### WHAT YOU HAVE TO DO
Reproduce exactly the lines from the one containing "Continue the build123d" through the one containing "1.0)]), rim_dark, rim_light)", both included, and nothing else.

(Records)
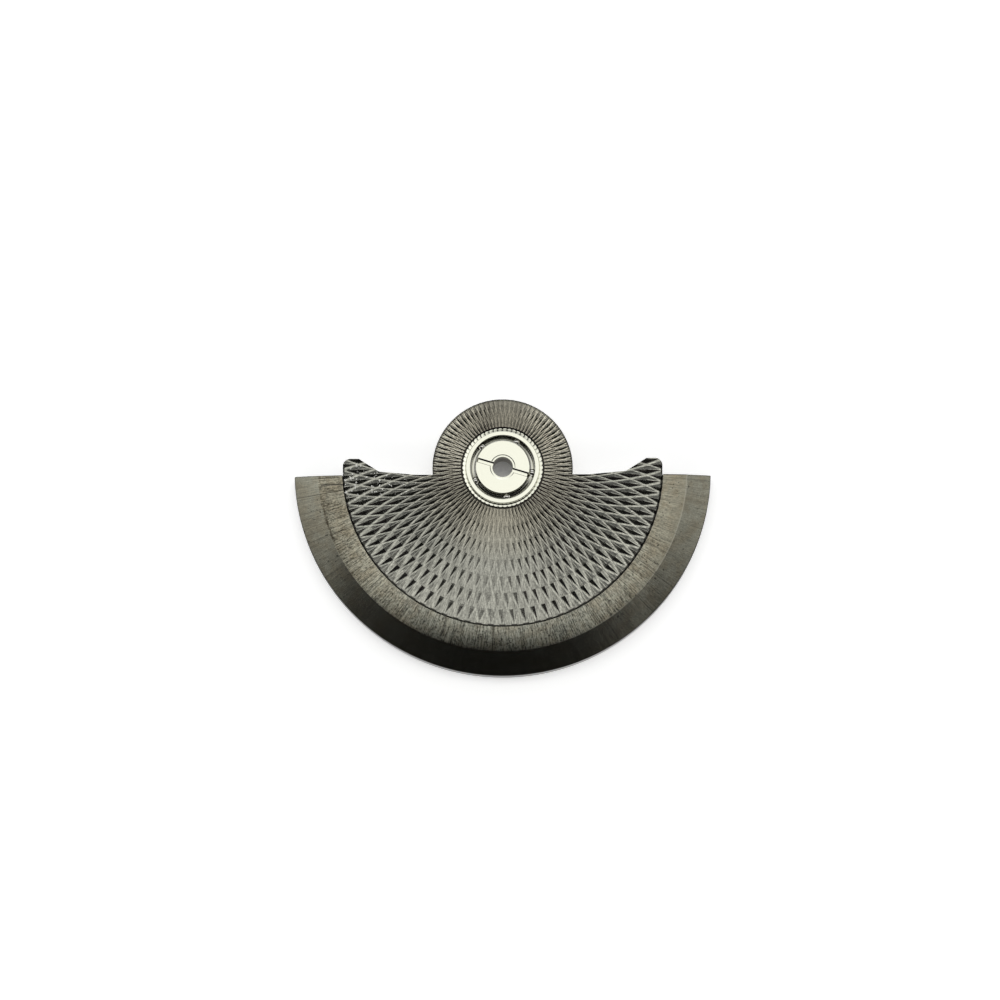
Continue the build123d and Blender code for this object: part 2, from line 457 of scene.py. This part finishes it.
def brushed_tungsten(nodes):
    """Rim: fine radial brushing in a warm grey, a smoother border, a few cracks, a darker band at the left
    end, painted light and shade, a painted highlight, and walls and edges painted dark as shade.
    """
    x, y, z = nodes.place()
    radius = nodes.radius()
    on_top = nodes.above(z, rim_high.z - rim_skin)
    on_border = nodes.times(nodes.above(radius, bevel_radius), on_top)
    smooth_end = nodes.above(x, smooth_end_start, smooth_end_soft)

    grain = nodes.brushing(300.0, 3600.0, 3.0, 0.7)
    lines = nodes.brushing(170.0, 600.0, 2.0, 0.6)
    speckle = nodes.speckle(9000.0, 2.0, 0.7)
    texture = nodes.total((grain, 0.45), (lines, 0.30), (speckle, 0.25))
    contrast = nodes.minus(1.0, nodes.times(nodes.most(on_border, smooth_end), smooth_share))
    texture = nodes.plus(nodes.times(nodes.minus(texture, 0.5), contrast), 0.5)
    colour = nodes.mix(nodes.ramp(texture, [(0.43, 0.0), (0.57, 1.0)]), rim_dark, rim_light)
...
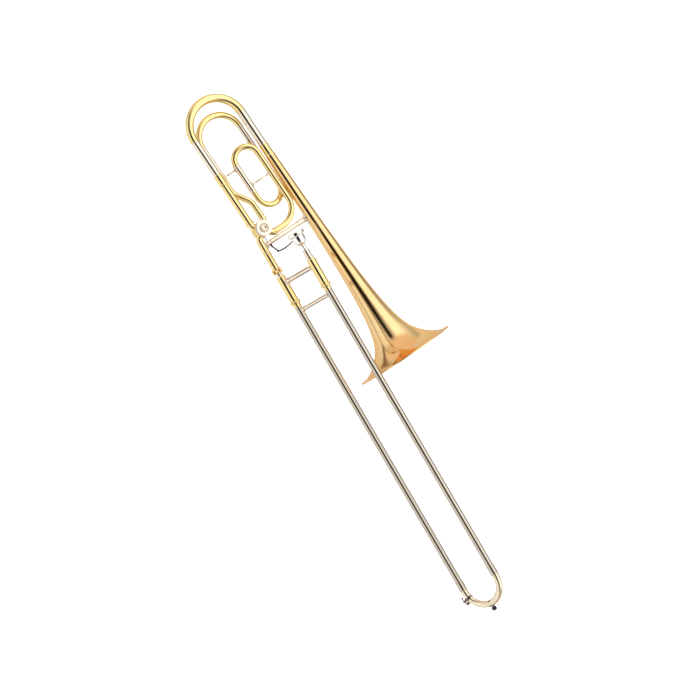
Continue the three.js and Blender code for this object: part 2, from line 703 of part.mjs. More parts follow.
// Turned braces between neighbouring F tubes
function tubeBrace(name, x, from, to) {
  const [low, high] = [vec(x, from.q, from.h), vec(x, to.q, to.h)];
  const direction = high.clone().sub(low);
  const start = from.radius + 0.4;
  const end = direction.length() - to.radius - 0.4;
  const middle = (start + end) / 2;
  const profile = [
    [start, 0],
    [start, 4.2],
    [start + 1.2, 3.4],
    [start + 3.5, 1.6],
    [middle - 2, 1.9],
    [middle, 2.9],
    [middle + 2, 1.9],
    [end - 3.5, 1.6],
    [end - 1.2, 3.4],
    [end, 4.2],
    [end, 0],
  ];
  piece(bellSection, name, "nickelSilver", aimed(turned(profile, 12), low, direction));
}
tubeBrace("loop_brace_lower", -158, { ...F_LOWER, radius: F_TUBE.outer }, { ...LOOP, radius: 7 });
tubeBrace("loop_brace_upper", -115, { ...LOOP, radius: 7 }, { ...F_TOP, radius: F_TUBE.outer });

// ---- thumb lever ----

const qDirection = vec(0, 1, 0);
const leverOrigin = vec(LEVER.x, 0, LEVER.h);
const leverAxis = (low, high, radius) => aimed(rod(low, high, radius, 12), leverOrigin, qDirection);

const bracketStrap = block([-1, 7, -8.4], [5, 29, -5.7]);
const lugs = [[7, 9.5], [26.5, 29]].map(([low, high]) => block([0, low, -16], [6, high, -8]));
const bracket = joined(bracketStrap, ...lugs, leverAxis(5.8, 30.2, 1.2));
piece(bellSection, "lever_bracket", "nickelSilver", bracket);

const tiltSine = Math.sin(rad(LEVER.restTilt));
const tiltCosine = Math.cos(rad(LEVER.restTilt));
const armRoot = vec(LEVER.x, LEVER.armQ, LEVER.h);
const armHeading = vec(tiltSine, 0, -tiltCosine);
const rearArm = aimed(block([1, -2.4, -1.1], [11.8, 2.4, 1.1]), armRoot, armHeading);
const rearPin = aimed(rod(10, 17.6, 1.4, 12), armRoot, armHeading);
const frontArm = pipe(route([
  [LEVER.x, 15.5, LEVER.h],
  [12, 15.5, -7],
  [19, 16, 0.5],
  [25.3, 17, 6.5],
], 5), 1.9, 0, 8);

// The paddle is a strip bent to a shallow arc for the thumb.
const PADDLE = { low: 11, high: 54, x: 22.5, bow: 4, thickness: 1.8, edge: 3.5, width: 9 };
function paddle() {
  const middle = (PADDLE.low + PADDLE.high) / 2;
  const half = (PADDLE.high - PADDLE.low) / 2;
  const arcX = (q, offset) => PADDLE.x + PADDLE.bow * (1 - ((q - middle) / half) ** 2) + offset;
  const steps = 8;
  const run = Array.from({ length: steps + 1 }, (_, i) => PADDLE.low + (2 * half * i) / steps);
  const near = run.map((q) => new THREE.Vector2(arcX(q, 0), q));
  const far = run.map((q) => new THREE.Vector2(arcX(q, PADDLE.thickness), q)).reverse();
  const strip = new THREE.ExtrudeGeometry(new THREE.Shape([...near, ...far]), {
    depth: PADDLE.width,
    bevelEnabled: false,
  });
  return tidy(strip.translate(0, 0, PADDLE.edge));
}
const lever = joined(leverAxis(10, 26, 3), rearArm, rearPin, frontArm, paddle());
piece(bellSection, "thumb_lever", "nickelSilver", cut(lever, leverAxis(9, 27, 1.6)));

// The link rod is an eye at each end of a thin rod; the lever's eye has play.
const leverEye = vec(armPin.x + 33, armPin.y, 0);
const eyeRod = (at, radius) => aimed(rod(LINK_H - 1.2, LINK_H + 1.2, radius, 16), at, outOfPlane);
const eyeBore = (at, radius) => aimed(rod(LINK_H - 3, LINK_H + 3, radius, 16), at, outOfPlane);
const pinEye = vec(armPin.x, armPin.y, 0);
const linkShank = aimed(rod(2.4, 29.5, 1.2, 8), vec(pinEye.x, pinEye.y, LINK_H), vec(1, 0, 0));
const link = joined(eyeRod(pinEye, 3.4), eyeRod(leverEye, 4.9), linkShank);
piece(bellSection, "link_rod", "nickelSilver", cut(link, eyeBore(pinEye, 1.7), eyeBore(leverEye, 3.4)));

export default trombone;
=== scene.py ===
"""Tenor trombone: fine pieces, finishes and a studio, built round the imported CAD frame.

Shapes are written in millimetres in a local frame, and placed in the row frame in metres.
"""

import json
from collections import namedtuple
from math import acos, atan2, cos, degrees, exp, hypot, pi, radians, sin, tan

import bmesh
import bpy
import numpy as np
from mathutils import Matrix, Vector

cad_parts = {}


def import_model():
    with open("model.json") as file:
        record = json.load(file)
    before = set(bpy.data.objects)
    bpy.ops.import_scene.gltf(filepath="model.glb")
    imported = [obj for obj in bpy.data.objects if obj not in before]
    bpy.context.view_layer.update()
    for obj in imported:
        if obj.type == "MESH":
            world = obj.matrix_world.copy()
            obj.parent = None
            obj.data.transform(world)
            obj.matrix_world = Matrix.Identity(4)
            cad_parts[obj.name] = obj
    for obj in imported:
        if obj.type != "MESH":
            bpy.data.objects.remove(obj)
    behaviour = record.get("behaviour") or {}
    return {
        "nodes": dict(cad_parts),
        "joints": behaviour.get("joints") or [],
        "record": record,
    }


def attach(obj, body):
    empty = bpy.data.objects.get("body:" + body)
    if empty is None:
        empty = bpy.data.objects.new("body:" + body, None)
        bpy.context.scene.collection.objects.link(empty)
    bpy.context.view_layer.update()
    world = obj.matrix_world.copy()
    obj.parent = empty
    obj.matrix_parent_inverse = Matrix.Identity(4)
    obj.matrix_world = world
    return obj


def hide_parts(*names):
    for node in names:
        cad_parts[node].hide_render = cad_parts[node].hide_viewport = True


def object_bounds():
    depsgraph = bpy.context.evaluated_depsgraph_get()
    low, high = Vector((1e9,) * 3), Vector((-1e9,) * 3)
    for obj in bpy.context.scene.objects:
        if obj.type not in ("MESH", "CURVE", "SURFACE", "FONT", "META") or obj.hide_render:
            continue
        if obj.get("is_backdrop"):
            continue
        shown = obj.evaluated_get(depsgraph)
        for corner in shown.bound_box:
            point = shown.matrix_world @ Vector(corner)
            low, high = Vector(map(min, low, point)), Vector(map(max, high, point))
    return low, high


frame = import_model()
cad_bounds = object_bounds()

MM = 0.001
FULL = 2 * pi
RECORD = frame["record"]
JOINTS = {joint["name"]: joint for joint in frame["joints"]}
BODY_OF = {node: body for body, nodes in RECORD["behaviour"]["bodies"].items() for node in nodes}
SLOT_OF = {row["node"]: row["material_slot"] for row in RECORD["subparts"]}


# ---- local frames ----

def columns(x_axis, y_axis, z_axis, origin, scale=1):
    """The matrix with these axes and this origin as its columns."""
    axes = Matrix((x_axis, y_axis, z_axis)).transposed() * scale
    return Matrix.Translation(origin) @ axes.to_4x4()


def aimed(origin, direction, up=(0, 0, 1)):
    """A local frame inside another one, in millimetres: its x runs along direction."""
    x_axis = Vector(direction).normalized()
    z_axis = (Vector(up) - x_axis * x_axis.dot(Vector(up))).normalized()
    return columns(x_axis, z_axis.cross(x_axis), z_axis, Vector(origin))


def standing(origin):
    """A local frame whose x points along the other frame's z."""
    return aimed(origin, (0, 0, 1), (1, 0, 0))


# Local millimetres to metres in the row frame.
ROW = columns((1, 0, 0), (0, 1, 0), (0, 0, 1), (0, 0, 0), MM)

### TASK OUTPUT
Continue the build123d and Blender code for this object: part 2, from line 457 of scene.py. This part finishes it.
def brushed_tungsten(nodes):
    """Rim: fine radial brushing in a warm grey, a smoother border, a few cracks, a darker band at the left
    end, painted light and shade, a painted highlight, and walls and edges painted dark as shade.
    """
    x, y, z = nodes.place()
    radius = nodes.radius()
    on_top = nodes.above(z, rim_high.z - rim_skin)
    on_border = nodes.times(nodes.above(radius, bevel_radius), on_top)
    smooth_end = nodes.above(x, smooth_end_start, smooth_end_soft)

    grain = nodes.brushing(300.0, 3600.0, 3.0, 0.7)
    lines = nodes.brushing(170.0, 600.0, 2.0, 0.6)
    speckle = nodes.speckle(9000.0, 2.0, 0.7)
    texture = nodes.total((grain, 0.45), (lines, 0.30), (speckle, 0.25))
    contrast = nodes.minus(1.0, nodes.times(nodes.most(on_border, smooth_end), smooth_share))
    texture = nodes.plus(nodes.times(nodes.minus(texture, 0.5), contrast), 0.5)
    colour = nodes.mix(nodes.ramp(texture, [(0.43, 0.0), (0.57, 1.0)]), rim_dark, rim_light)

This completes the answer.